Piano Owl

Voice Leading: How to Move Smoothly Between Chords

Voice leading is the art of moving individual notes (voices) smoothly from one chord to the next. While functional harmony explains which chords to use and chord progressions show common sequences, voice leading determines how those chords connect in practice. Good voice leading makes progressions sound polished and inevitable; poor voice leading makes even good progressions sound clumsy.

The fundamental rule of voice leading is: move each voice to the nearest available note in the next chord. Large leaps between chords sound disconnected; small movements (especially by step) sound smooth and natural. This principle applies to all styles—from Bach chorales to pop piano arrangements.

Smooth Voice Leading: C Major to F Major

Moving from C-E-G to C-F-A — the common tone C stays, E moves up to F, G moves up to A

When moving from C major (C-E-G) to F major, good voice leading keeps C as a common tone, moves E up one step to F, and moves G up one step to A. Every voice moves as little as possible. Compare this to playing both chords in root position with the bass jumping down a fifth—the difference in smoothness is immediately audible.

When two chords share one or more notes, those notes should stay in the same voice (same hand position on piano). This anchors the transition and reduces unnecessary motion.

In diatonic harmony, adjacent chords on the circle of fifths always share at least one common tone:

  • I and IV share one note (C and F major share C)
  • I and V share one note (C and G major share G)
  • I and vi share two notes (C major and A minor share C and E)
  • I and iii share two notes (C major and E minor share E and G)
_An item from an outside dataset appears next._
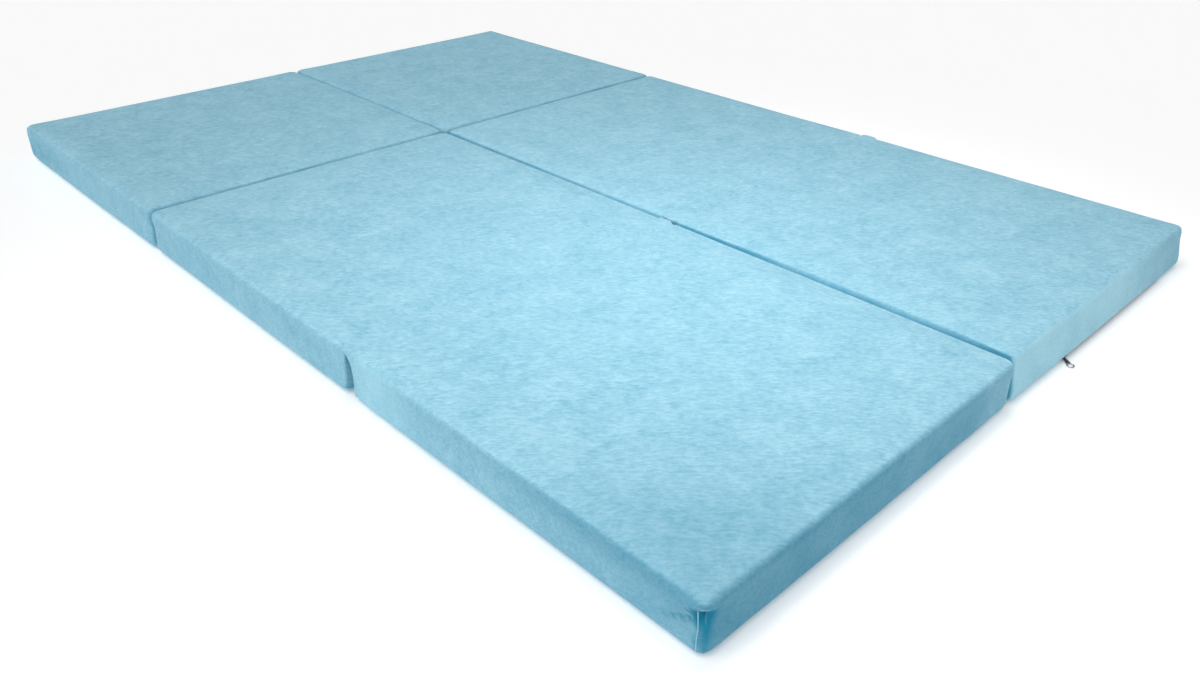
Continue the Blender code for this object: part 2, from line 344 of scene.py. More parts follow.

After holding common tones, move the remaining voices by the smallest interval possible—ideally by step (major or minor second).

Voice leading uses four types of motion between any two voices, each creating a different effect:

Contrary motion — voices move in opposite directions. This is the strongest and most independent-sounding motion. When the bass descends while an upper voice ascends, it creates maximum separation and clarity. Contrary motion is considered the ideal in classical voice leading.

Oblique motion — one voice stays on the same note (common tone) while the other moves. This is smooth and stable, naturally occurring whenever you hold a common tone.

Similar motion — voices move in the same direction but by different intervals. Acceptable and common, though less independent than contrary motion.

Parallel motion — voices move in the same direction by the same interval. Parallel thirds and sixths sound rich and are used constantly. However, classical voice leading avoids parallel perfect fifths and octaves because they reduce the independence of the voices, making them sound like one merged line rather than two distinct parts.

Contrary Motion: G7 to C

The leading tone B resolves up to C while the seventh F resolves down to E — voices move in opposite directions

On piano, voice leading translates directly into hand positions. Instead of jumping your hand to play each chord in root position, you rearrange chord tones (using inversions) so your fingers move as little as possible.

For a I-IV-V-I progression in C major, root-position voice leading would be:

  • C major root position: C-E-G
  • F major second inversion: C-F-A (hold C, move E→F, move G→A)
  • G major first inversion: B-D-G (move C→B, move F→D, hold or move A→G)
  • C major root position: C-E-G (move B→C, move D→E, hold G)

This approach keeps the right hand within a compact range while the left hand handles root notes in the bass. The result sounds connected and professional rather than blocky and mechanical.

Seventh chords add a fourth voice, which creates more voice-leading possibilities and constraints. The seventh of a chord is a tendency tone—it wants to resolve downward by step to the third of the next chord.

In a ii-V-I progression with seventh chords:

  • Dm7 (D-F-A-C): the seventh (C) resolves down to B
  • G7 (G-B-D-F): the seventh (F) resolves down to E, and the third (B) resolves up to C
  • Cmaj7 (C-E-G-B): the resolution target

This is why the ii-V-I progression sounds so smooth in jazz. The voice leading practically writes itself: tendency tones in each chord resolve naturally into the structure of the next chord, creating an effortless flow.

Voice leading is what separates a chord progression played on paper from one that sounds musical. Two pianists can play the same I-V-vi-IV progression, but the one who connects chords through smooth voice leading will sound more polished, more professional, and more musical.

Beyond practical playing, voice leading reveals why certain chord progressions are common. Progressions with strong voice-leading connections (like ii-V-I or V-I) became standard precisely because the voices resolve so naturally. The "rules" of voice leading aren't arbitrary restrictions—they describe the paths of least resistance that trained ears find most satisfying.